A lot of games have influenced me in a ton of different ways. Two standouts include “EarthBound,” which showed me how different and artistic games could be, and “Silent Hill 2,” which shaped my views on what a good “Silent Hill” game was.

What are you playing right now?
I just finished “Batman: Arkham Asylum,” which is an amazing game and probably my favorite of 2009 (except “Shattered Memories” of course!). I plan to keep playing until I’ve found all the Riddler Challenges. Also “New Super Mario Wii” when I get friends together. I’m looking forward to “Cave Story”’s release as well.

What was your first break in the games industry?
When I was 10, we moved to Orange County near Stephen Clarke-Willson, who my dad had done business with previously. Stephen had since gotten a job at Virgin Games. My dad told him I was really into video games, and not long after that, he gave me a tour of the company and let me borrow his Super Famicom (this was before the SNES came out in America). The next summer Virgin hired me to test games one day a week.

What’s the best advice you’ve ever gotten?
“They’re only video games. This is supposed to be fun.” And it wasn’t to me directly, but probably Miyamoto’s famous “Delays are temporary, but a bad game is a bad game forever.” (though that one gets me in trouble a lot! Ha ha)

Where do you look for inspiration?
I play older games a lot to find what it was that made them so memorable. I think the industry as a whole has forgotten a lot of lessons it learned in the 8 and 16-bit days about focus and simplicity. Releases like “Megaman 9″ tend to support this. There are reasons that people still speedrun NES games.

What’s the biggest lesson you’ve learned about game development?
The single biggest lesson is just how much is actually involved in making a game. Whenever you play a game or read a review as a consumer and think “What!? There’s no possible reason for the game to be like that!” there totally is. I’ve become a lot more forgiving of games with minor flaws (and a lot more critical of games with major ones). Whenever you find something frustrating in a game, yes the developer knew about it, and the version you’re playing is probably waaaay better than it used to be. Making games
is hard.

Who do you think will come out on top this console generation?
(declined comment)

What do you think is the biggest problem current games suffer from?
(declined comment)

What is the most important thing that has happened to gaming in the last 10 years?
Probably the downloadable space. We’ve reached a point where console games have to be huge and expensive for consumers to spend hard-earned money on them. Not every publisher/developer is equipped to dish out millions of dollars to make a game. If they tried to compete next to the big triple-AAA products there would be a lot of consumer disappointment and frustration. With services like XBLA and PSN, smaller games can exist and be just as viable as the big boys. On a related note, another important thing is the retro services like Wii’s Virtual Console. A few years ago Kojima blogged that video games were a temporary medium, because once a console’s run was finished, all the games would soon become unplayable (on the later consoles) and later generations could never experience them. This problem is now solved (and it allows me to research retro revivals a whole lot easier).

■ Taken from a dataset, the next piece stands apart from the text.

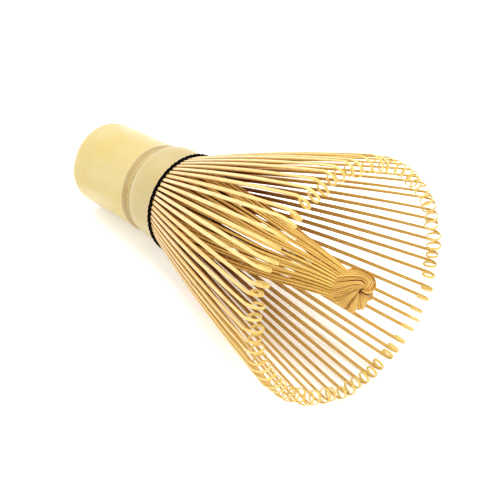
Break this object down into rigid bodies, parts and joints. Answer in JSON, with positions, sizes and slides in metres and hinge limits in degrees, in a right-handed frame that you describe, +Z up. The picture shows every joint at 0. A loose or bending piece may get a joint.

Where do you see gaming in 5 years?
The current consoles can do a lot of amazing things to improve immersion and sense of place. For the past few years a lot of companies have been making the same games they were making 10 years ago, but with prettier graphics. But you can use “next-gen” power for a lot more than just graphics. I’m hoping that this is realized and we see a lot more immersion in the form of gameplay, objectives, NPC AI, adaptive enemy AI, etc. In “Shattered Memories” we tried very hard to make our puzzles make sense and be things you would do in real life. Basically I want more games that do that so I feel like I’m doing exciting things… rather than matching colored objects to same-colored doors to pad gameplay time.